- RECORDED DATA
┄┄┄┄┄┄┄┄┄┄
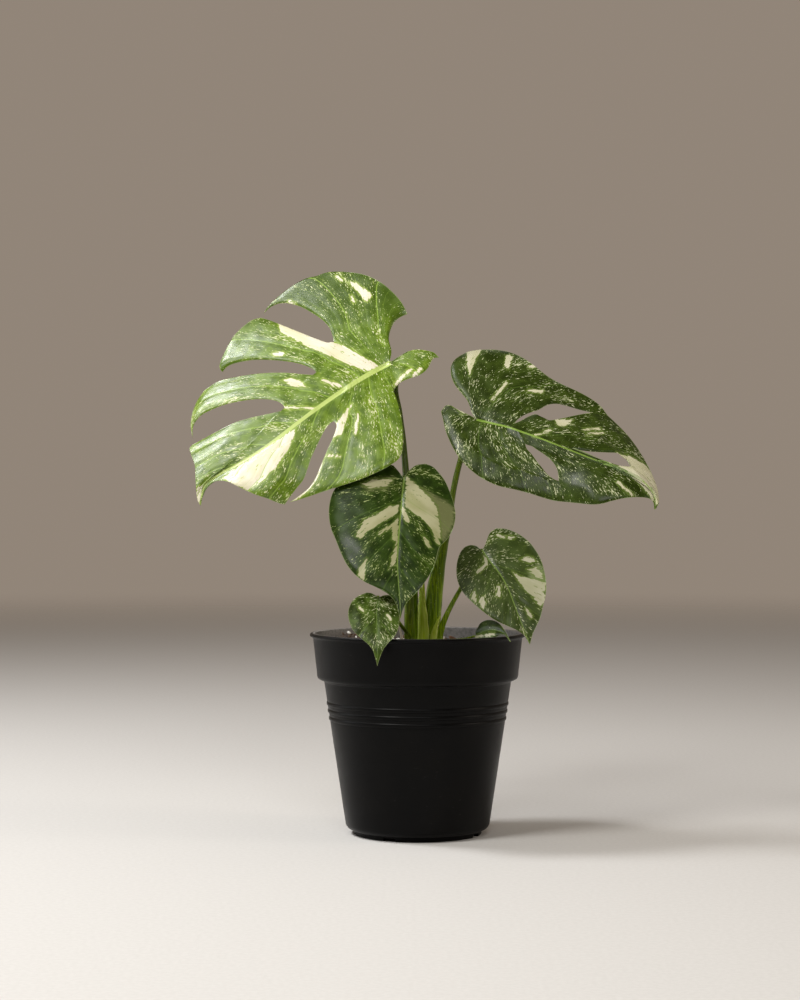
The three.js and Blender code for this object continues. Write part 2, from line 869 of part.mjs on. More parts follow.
function fromSolid(solid) {
  const mesh = solid.getMesh();
  const geometry = new THREE.BufferGeometry();
  geometry.setAttribute('position', new THREE.BufferAttribute(new Float32Array(mesh.vertProperties), 3));
  geometry.setIndex([...mesh.triVerts]);
  geometry.computeVertexNormals();
  return geometry;
}

// The radius of the pot's tapered body at a height.
function bodyRadius(z) {
  const taper = (POT.shoulder - POT.heelRadius) / (POT.shoulderHeight - POT.heelHeight);
  return POT.heelRadius + taper * (z - POT.heelHeight);
}

function potOutside() {
  const points = [
    [0, POT.floorHeight],
    [POT.footInner, POT.floorHeight],
    [POT.footInner, 0],
    [POT.footRadius, 0],
    [POT.footRadius, POT.footHeight],
    [POT.footRadius + POT.footStep, POT.footHeight + 0.8],
    [POT.heelRadius - 0.7, POT.heelHeight - 1.8],
    [POT.heelRadius, POT.heelHeight],
  ];
  for (const rib of POT.ribs) {
    points.push([bodyRadius(rib - POT.ribHalfHeight), rib - POT.ribHalfHeight]);
    points.push([bodyRadius(rib) + POT.ribDepth, rib - POT.ribHalfHeight / 2]);
    points.push([bodyRadius(rib) + POT.ribDepth, rib + POT.ribHalfHeight / 2]);
    points.push([bodyRadius(rib + POT.ribHalfHeight), rib + POT.ribHalfHeight]);
  }
  points.push([POT.shoulder, POT.shoulderHeight]);
  points.push([POT.shoulder + POT.shoulderStep, POT.shoulderHeight + 1]);
  points.push([POT.collarBottom, POT.collarFoot]);
  points.push([POT.collarTop, POT.height - POT.rimDrop]);
  points.push([POT.rimRadius - 0.3, POT.height - POT.rimDrop + 0.8]);
  points.push([POT.rimRadius, POT.height - 1]);
  points.push([POT.rimRadius - 0.8, POT.height]);
  return points;
}

// The pot's inside, down from the rim to the floor, moved in by a clearance.
function potInside(clearance) {
  const inset = POT.wall + clearance;
  return [
    [POT.collarTop - inset, POT.height - 0.6],
    [POT.collarBottom - inset, POT.collarFoot],
    [POT.shoulder - inset, POT.shoulderHeight - POT.wall],
    [POT.heelRadius - inset, POT.heelHeight + clearance],
    [POT.footRadius - 1, POT.floorHeight + POT.wall + clearance],
    [0, POT.floorHeight + POT.wall + clearance],
  ];
}

function notchCutter(turn) {
  const length = 3 * (POT.footRadius - POT.footInner);
  const box = new THREE.BoxGeometry(length, POT.notchWidth, POT.notchHeight * 2);
  box.translate((POT.footRadius + POT.footInner) / 2, 0, 0);
  return toSolid(box.rotateZ(turn));
}

function drainCutter(turn) {
  const length = 6 * POT.wall;
  const cylinder = new THREE.CylinderGeometry(POT.drainRadius, POT.drainRadius, length, 12);
  cylinder.rotateX(Math.PI / 2).translate(POT.drainPlace, 0, POT.floorHeight);
  return toSolid(cylinder.rotateZ(turn));
}

function pot() {
  let solid = toSolid(turned([...potOutside(), ...potInside(0)], POT.segments));
  for (let i = 0; i < POT.notches; i++) {
    const turn = THREE.MathUtils.degToRad(POT.notchTurn - 90 + (360 / POT.notches) * i);
    solid = solid.subtract(notchCutter(turn)).subtract(drainCutter(turn));
  }
  return fromSolid(solid);
}

// How far the potting mix stands above its level at a place: a mound, and lumps of two lengths.
function soilRelief(x, y) {
  const [moundX, moundY] = SOIL.mound;
  const away = Math.hypot(x - moundX, y - moundY) / SOIL.moundSpread;
  const perLump = (2 * Math.PI) / SOIL.lumpLength;
  const coarse = Math.sin(x * perLump + 1) * Math.cos(y * perLump);
  const fine = Math.sin((x + y) * perLump * 2) * 0.6;
  return SOIL.moundRise * Math.exp(-away * away) + SOIL.lumpRise * (coarse + fine);
}

function soil() {
  const inside = potInside(GAP);
  const [top, foot] = inside;
  const rimRadius = foot[0] + ((top[0] - foot[0]) * (SOIL.level - foot[1])) / (top[1] - foot[1]);
  const surface = [];
  for (let ring = 0; ring < SOIL.rings; ring++) {
    surface.push([(rimRadius * (SOIL.rings - ring)) / SOIL.rings, SOIL.level]);
  }
  surface.push([0, SOIL.level]);
  const geometry = turned([...inside.slice(1).reverse(), ...surface], POT.segments);
  const position = geometry.attributes.position;
  for (let i = 0; i < position.count; i++) {
    if (Math.abs(position.getZ(i) - SOIL.level) < 0.01) {
      position.setZ(i, SOIL.level + soilRelief(position.getX(i), position.getY(i)));
    }
  }
  const radius = CROWN.radius + GAP;
  const hole = new THREE.CylinderGeometry(radius, radius, 2 * CROWN.depth, CROWN.sides);
  hole.rotateX(Math.PI / 2).translate(CROWN.x, CROWN.y, CROWN.top);
  return fromSolid(toSolid(geometry).subtract(toSolid(hole)));
}

function crown() {
  const height = CROWN.depth - GAP;
  const stump = new THREE.CylinderGeometry(CROWN.radius, CROWN.radius, height, CROWN.sides);
  return stump.rotateX(Math.PI / 2).translate(CROWN.x, CROWN.y, CROWN.top - height / 2);
}

function node(name, geometry, color, roughness = 0.6) {
  const material = new THREE.MeshStandardMaterial({ color, roughness, metalness: 0, flatShading: true });
  const mesh = new THREE.Mesh(geometry, material);
  mesh.name = name;
  return mesh;
}

const plant = new THREE.Group();
plant.add(node('pot', pot(), 0x1b1b1c, 0.55));
plant.add(node('soil', soil(), 0x2c2420, 0.95));
plant.add(node('crown', crown(), 0x6f7f2e));
const faces = new Map();
for (const blade of BLADES) {
  const face = bladeFace(blade);
  faces.set(blade.name, { blade, face });
  plant.add(node(blade.name, thicken(face, BLADE_THICKNESS), blade.color, 0.4));
}
for (const petiole of STALKS) {
  const { blade, face } = faces.get(petiole.knee?.blade) ?? {};
  const knee = petiole.knee ? kneeStops(petiole.knee, blade, face) : [];
  plant.add(node(petiole.name, stalk([...stopsOf(petiole), ...knee], 10), petiole.color, 0.5));
}
plant.add(node(SPEAR.name, stalk(stopsOf(SPEAR), 8), SPEAR.color, 0.5));
for (const wing of SHEATHS) {
  plant.add(node(wing.name, sheath(wing, 6), wing.color, 0.5));
}

export default plant;
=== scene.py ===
# A young variegated split-leaf monstera in a black nursery pot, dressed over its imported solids. The
# plant is drawn in millimetres in a front view: a point (x, z) is what an eye in front of the pot
# sees on the plane through the pot's axis, and its depth y places it along that sight.
import math
from collections import namedtuple

import bmesh
import bpy
import numpy as np
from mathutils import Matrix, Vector, kdtree


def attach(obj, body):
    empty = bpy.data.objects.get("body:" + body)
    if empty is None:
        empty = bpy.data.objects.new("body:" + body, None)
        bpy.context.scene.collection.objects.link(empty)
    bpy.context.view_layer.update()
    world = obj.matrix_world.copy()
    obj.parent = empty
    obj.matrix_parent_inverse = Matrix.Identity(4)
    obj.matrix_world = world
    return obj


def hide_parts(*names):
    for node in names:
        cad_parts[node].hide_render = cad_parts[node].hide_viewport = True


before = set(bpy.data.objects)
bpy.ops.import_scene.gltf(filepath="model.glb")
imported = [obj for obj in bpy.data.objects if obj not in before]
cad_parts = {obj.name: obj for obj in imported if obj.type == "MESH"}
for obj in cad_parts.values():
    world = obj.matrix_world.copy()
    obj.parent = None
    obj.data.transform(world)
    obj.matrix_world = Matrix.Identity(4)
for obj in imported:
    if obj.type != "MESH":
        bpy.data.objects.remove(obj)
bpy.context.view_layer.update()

MM = 0.001
EYE = (-13.9, -1697.0, 262.6)
LENS = 77.4
SENSOR_WIDTH = 36
SHARP_ANGLE = 50
STRETCH_POINTS = 24
WAVES = 7

# How many fine rows, columns and stations stand for one of a blade's.
DETAIL = 7
WAVE_PER_COLUMN = 1.3
COLUMNS_PER_VEIN = 5
SMOOTHING_ROUNDS = 60
SMOOTHING_SHARE = 0.6
FAR_OUTSIDE = 60.0

# The forms of a blade's two faces: heights and half widths in millimetres, and how they fade.
BLADE_THICKNESS = 0.7
KEEL_TAPER = 0.7
KEEL_WIDTH = 2.2
MIDRIB_DIP = 0.2
MIDRIB_WIDTH = 1.3
SHOULDER_RISE = 0.1
SHOULDER_PLACE = 3.2
SHOULDER_WIDTH = 1.6
VALLEY_DEPTH = 0.3
VALLEY_WIDTH = 2.8
CREASE_DEPTH = 0.05
CREASE_WIDTH = 0.9
PUCKER_HEIGHT = 0.08
RIM_DROP = 0.18
RIM_WIDTH = 1.6
CALM_MARGIN = 5
FADE_TO_TIP = 0.6

STALK_SIDES = 36
WING_SIDES = 28
SPEAR_SIDES = 32
STALK_STEP = 1.5
SPEAR_STEP = 1.2
SHEATH_STEP = 1.0
SHEATH_COLUMNS = 24
KNEE_SUNK = 0.2
GROOVE_DEPTH = 0.1
GROOVE_TURN = 4.9
GROOVE_WIDTH = 0.3

POT = {
    "heel_radius": 56.8,
    "heel_height": 8,
    "shoulder": 73.9,
    "shoulder_height": 121,
    "ribs": [91.2, 97, 102.8],
    "floor": 5,
    "foot_inside": 46,
    "foot_radius": 48.5,
    "notch_width": 9.5,
    "notch_height": 2.4,
    "notch_turns": [-116.5, -26.5, 63.5, 153.5],
    "drain_radius": 4.5,
    "drain_place": 40,
    "drill_length": 20,
}
# Parts of the pot's section, each point a radius and a height.
FOOT_SECTION = [
    (46.5, 3.6), (46.7, 0.4), (47.1, 0), (49.9, 0), (50.4, 0.5), (50.5, 3.2), (50.9, 3.6),
    (53.6, 4.2), (54.9, 5), (55.9, 6.1), (56.5, 7.2),
]
COLLAR_SECTION = [(73.8, 120.4), (74.1, 121), (76.9, 121.5), (78.4, 122.3), (79.1, 123.4), (79.4, 125)]
INNER_STEP = [(76.6, 122), (73.5, 119.6), (71.9, 118)]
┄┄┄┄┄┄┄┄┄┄
- TASK INSTRUCTIONS
Beginning with the line that contains "const plant = new THREE.Group();" and ending with the line that contains "obj.matrix_parent_inverse = Matrix.Identity(4)", repeat exactly those lines and no others.

- RESPONSE
const plant = new THREE.Group();
plant.add(node('pot', pot(), 0x1b1b1c, 0.55));
plant.add(node('soil', soil(), 0x2c2420, 0.95));
plant.add(node('crown', crown(), 0x6f7f2e));
const faces = new Map();
for (const blade of BLADES) {
  const face = bladeFace(blade);
  faces.set(blade.name, { blade, face });
  plant.add(node(blade.name, thicken(face, BLADE_THICKNESS), blade.color, 0.4));
}
for (const petiole of STALKS) {
  const { blade, face } = faces.get(petiole.knee?.blade) ?? {};
  const knee = petiole.knee ? kneeStops(petiole.knee, blade, face) : [];
  plant.add(node(petiole.name, stalk([...stopsOf(petiole), ...knee], 10), petiole.color, 0.5));
}
plant.add(node(SPEAR.name, stalk(stopsOf(SPEAR), 8), SPEAR.color, 0.5));
for (const wing of SHEATHS) {
  plant.add(node(wing.name, sheath(wing, 6), wing.color, 0.5));
}

export default plant;
=== scene.py ===
# A young variegated split-leaf monstera in a black nursery pot, dressed over its imported solids. The
# plant is drawn in millimetres in a front view: a point (x, z) is what an eye in front of the pot
# sees on the plane through the pot's axis, and its depth y places it along that sight.
import math
from collections import namedtuple

import bmesh
import bpy
import numpy as np
from mathutils import Matrix, Vector, kdtree


def attach(obj, body):
    empty = bpy.data.objects.get("body:" + body)
    if empty is None:
        empty = bpy.data.objects.new("body:" + body, None)
        bpy.context.scene.collection.objects.link(empty)
    bpy.context.view_layer.update()
    world = obj.matrix_world.copy()
    obj.parent = empty
    obj.matrix_parent_inverse = Matrix.Identity(4)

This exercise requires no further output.